Publicity has been an issue, and whether that will impair the ability for Barrus to obtain a fair trial is yet to be determined, he noted.

Barrus, whose hands were manacled in front of him and attached to a chain he wore around his waist, spoke in a clear and strong voice when responding to Reynolds.

He corrected his name and said he wanted it to include his middle name, Mortier. He also mentioned aliases he’s used.

Reynolds advised him of his right to remain silent and said if he spoke to anyone other than his attorneys about the case and the prosecution became aware of what was said, it could be used against him.

Camera shutters crackled as Reynolds read Barrus the charges and the possible penalties they carried.

Jackson confirmed for Reynolds that not guilty pleas were to be entered for all charges. Judge Kathy Seeley, Reynolds noted, will be presiding over the case.

While the court papers that detail the charges and possible penalties were made public, other information was ordered sealed by Reynolds without objection by the defense to protect the rights of the victim and “to preserve the fairness of the trial process which may be harmed by extensive pre-trial publicity.”

Barrus asked to address the court, and Reynolds cautioned him against speaking to preserve his right to remain silent.

“Your honor, I understand it and I appreciate what you have to say, but I still do want to say please tell officer Moore’s wife and kids I’m sorry for their loss," Barrus said. 

According to court papers, Moore, 42, died from gunshot wounds after his patrol car was passed by a white Suburban while driving southbound on Highway 287 just off Montana Highway 2 in Broadwater County.

Moore followed the vehicle for about a minute before activating his emergency lights and siren. The vehicle he was pursuing did not stop, and he advised dispatch of the pursuit. The California license plate number he provided came back as belonging to a 1998 Chevrolet belonging to Lloyd Barrus.

Another call to dispatch at about 2:32 a.m. reported reaching speeds of 100 mph.

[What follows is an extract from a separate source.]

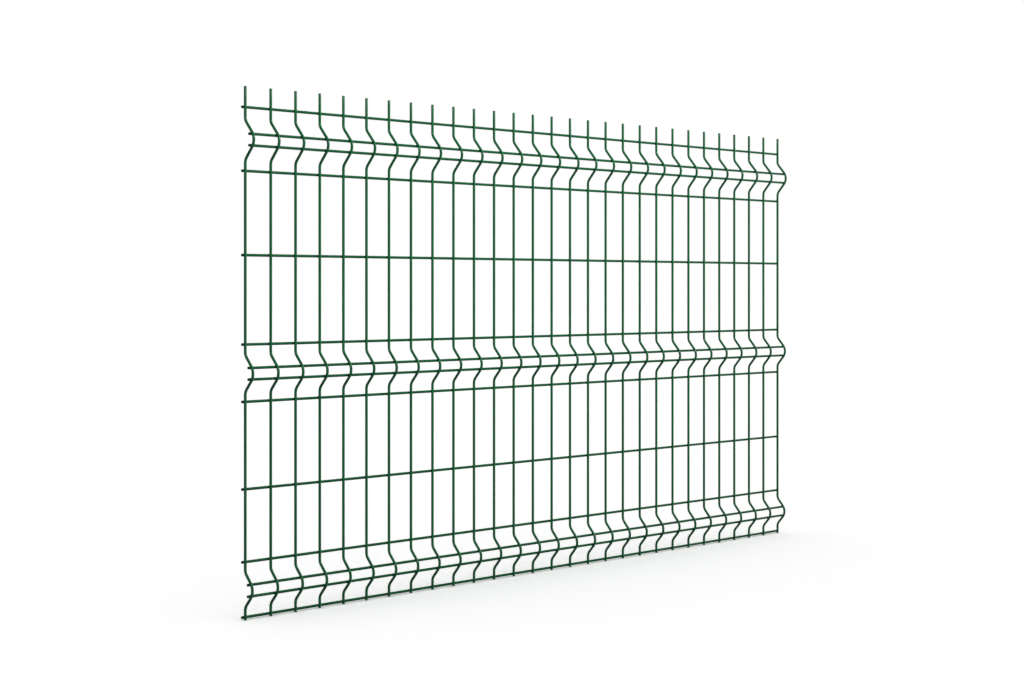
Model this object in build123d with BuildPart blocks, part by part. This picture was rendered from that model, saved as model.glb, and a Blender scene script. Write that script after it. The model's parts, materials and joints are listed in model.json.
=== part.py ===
from build123d import *
from math import cos, radians, sin, tan
import os

# Welded mesh fence panel of bent steel wire. All sizes in millimetres.
# X runs along the panel, Z is up, and the three folds stand out towards -Y.
# The origin is the middle of the cut foot of the middle upright wire.

# Wires, measured over their coating
upright_wire = 6.8
cross_wire = 6.8
wire_sides = 8

# Upright wires, side by side
upright_count = 29
upright_pitch = 75.0
cross_wire_overhang = 5.0

# Heights, as steps from the foot to the top that end at a cross wire or at the middle of a fold
foot_stub = 5.5
lower_fold_rise = 63.5
lower_fold_cover = 63.5
lower_short_mesh = 167.5
lower_long_mesh = 201.5
middle_fold_rise = 65.5
middle_fold_cover = 66.5
upper_long_mesh = 206.0
upper_short_mesh = 194.0
upper_fold_rise = 70.5
upper_fold_cover = 76.5
top_spike = 47.5

# Folds, from the straight wire's middle line to the crown's
lower_fold_depth = 26.0
middle_fold_depth = 28.0
upper_fold_depth = 31.0
fold_angle = 41.0
crown_radius = 27.0
shoulder_radius = 20.0

os.makedirs("parts", exist_ok=True)

# Each step is added to the one below it
bottom_height = foot_stub
lower_fold_height = bottom_height + lower_fold_rise
lower_cover_height = lower_fold_height + lower_fold_cover
lower_mesh_height = lower_cover_height + lower_short_mesh
middle_rise_height = lower_mesh_height + lower_long_mesh
middle_fold_height = middle_rise_height + middle_fold_rise
middle_cover_height = middle_fold_height + middle_fold_cover
upper_mesh_height = middle_cover_height + upper_long_mesh
upper_rise_height = upper_mesh_height + upper_short_mesh
upper_fold_height = upper_rise_height + upper_fold_rise
top_height = upper_fold_height + upper_fold_cover
panel_height = top_height + top_spike

straight_rows = {
    "bottom_wire": bottom_height,
    "above_lower_fold_wire": lower_cover_height,
    "lower_mesh_wire": lower_mesh_height,
    "below_middle_fold_wire": middle_rise_height,
    "above_middle_fold_wire": middle_cover_height,
    "upper_mesh_wire": upper_mesh_height,
    "below_upper_fold_wire": upper_rise_height,
    "top_wire": top_height,
}
folds = {
    "lower": (lower_fold_height, lower_fold_depth),
    "middle": (middle_fold_height, middle_fold_depth),
    "upper": (upper_fold_height, upper_fold_depth),
}

turn = radians(fold_angle)
wire_gap = (upright_wire + cross_wire) / 2
flat_turn = 180.0 / wire_sides


def half_fold(depth):
    """Corners of an upright's middle line, from the crown up to the straight wire.

    Each corner is (y, height above the middle of the fold). A bend is drawn with short
    straight lines that touch its true arc.
    """
    crown_y = crown_radius - depth
    reach = crown_radius / cos(turn / 4)
    corners = [(crown_y - reach * cos(angle), reach * sin(angle)) for angle in (turn / 4, turn * 3 / 4)]
    # From the end of the crown the slope runs back to the line of the straight wire
    slope_y = crown_y - crown_radius * cos(turn)
    slope_height = crown_radius * sin(turn)
    shoulder_height = slope_height - slope_y / tan(turn)
    # The shoulder's two corners lie as far from that meeting as its radius asks
    setback = shoulder_radius * (tan(turn / 2) - tan(turn / 4))
    corners.append((-setback * sin(turn), shoulder_height - setback * cos(turn)))
    corners.append((0, shoulder_height + setback))
    return corners


def bent_line():
    """The upright's middle line from foot to top, as (y, z) corners."""
    line = [(0, 0)]
    for height, depth in folds.values():
        upper_half = half_fold(depth)
        line += [(y, height - z) for y, z in reversed(upper_half)]
        line += [(y, height + z) for y, z in upper_half]
    line.append((0, panel_height))
    return line


# Upright wires, each bent at the three folds
upright_line = bent_line()
for number in range(1, upright_count + 1):
    wire_x = (number - (upright_count + 1) / 2) * upright_pitch
    with BuildPart() as upright:
        with BuildLine(Plane.YZ.offset(wire_x)):
            Polyline(*upright_line)
        with BuildSketch(Plane(origin=(wire_x, 0, 0))):
            RegularPolygon(upright_wire / 2, wire_sides, major_radius=False, rotation=flat_turn)
        sweep(transition=Transition.RIGHT)
    upright.part.label = f"upright_wire_{number:02d}"
    export_step(upright.part, f"parts/{upright.part.label}.step")

# Seats of the cross wires, behind the uprights: name, y, z and slope of the seat
cross_seats = [(name, wire_gap, height, 0) for name, height in straight_rows.items()]
seat_radius = crown_radius - wire_gap
for fold, (height, depth) in folds.items():
    # Two lie inside each fold, where its slopes meet its crown
    seat_y = crown_radius - depth - seat_radius * cos(turn)
    seat_z = seat_radius * sin(turn)
    cross_seats.append((f"{fold}_fold_lower_wire", seat_y, height - seat_z, -fold_angle))
    cross_seats.append((f"{fold}_fold_upper_wire", seat_y, height + seat_z, fold_angle))

# Cross wires, straight from end to end, turned so that a flat lies on the uprights
cross_length = (upright_count - 1) * upright_pitch + 2 * cross_wire_overhang
for name, seat_y, seat_z, slope in cross_seats:
    with BuildPart() as cross:
        with BuildSketch(Plane.YZ):
            with Locations((seat_y, seat_z)):
                RegularPolygon(cross_wire / 2, wire_sides, major_radius=False, rotation=flat_turn - slope)
        extrude(amount=cross_length / 2, both=True)
    cross.part.label = name
    export_step(cross.part, f"parts/{name}.step")
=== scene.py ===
# %% [markdown]
# A welded mesh fence panel: upright steel wires, bent forward into three folds, and straight
# cross wires welded behind them, all under one dark green coat.
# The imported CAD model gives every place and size. This script dresses it: round wires in place
# of eight-sided bars, a small weld at every crossing, the coat, the studio and the camera.
# Blender starts with a cube, a lamp and a camera of its own, so those are removed first.

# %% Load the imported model
import bpy
import json
from math import asin, cos, degrees, pi, radians, sin, tan
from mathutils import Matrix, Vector

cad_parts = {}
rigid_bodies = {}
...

The patrol car video that recorded the pursuit and ensuing gunfire showed that after six minutes, Moore appeared to have been struck by gunfire. The camera was knocked from its mount and the patrol car came to a stop off the side of the road.

Moore was silent and did not move for about three minutes after the initial gunfire, according to the video, before he seemed to regain consciousness and could be heard moaning faintly before he opened the door to his vehicle.

About a minute later Moore and his vehicle were struck by additional gunfire.

Backup officers arrived about eight minutes later and found Moore dead just north of Three Forks.

The vehicle Moore was pursuing was spotted by a Butte-Silver Bow County sheriff's deputy near Anaconda around 3:30 a.m., spurring a chase that led to the Rock Creek area on Interstate 90.

Lloyd Barrus and his son, Marshall Barrus, allegedly fired at officers at the end of the chase. Lloyd Barrus was taken into custody, and Marshall Barrus was shot in the head and died the next day.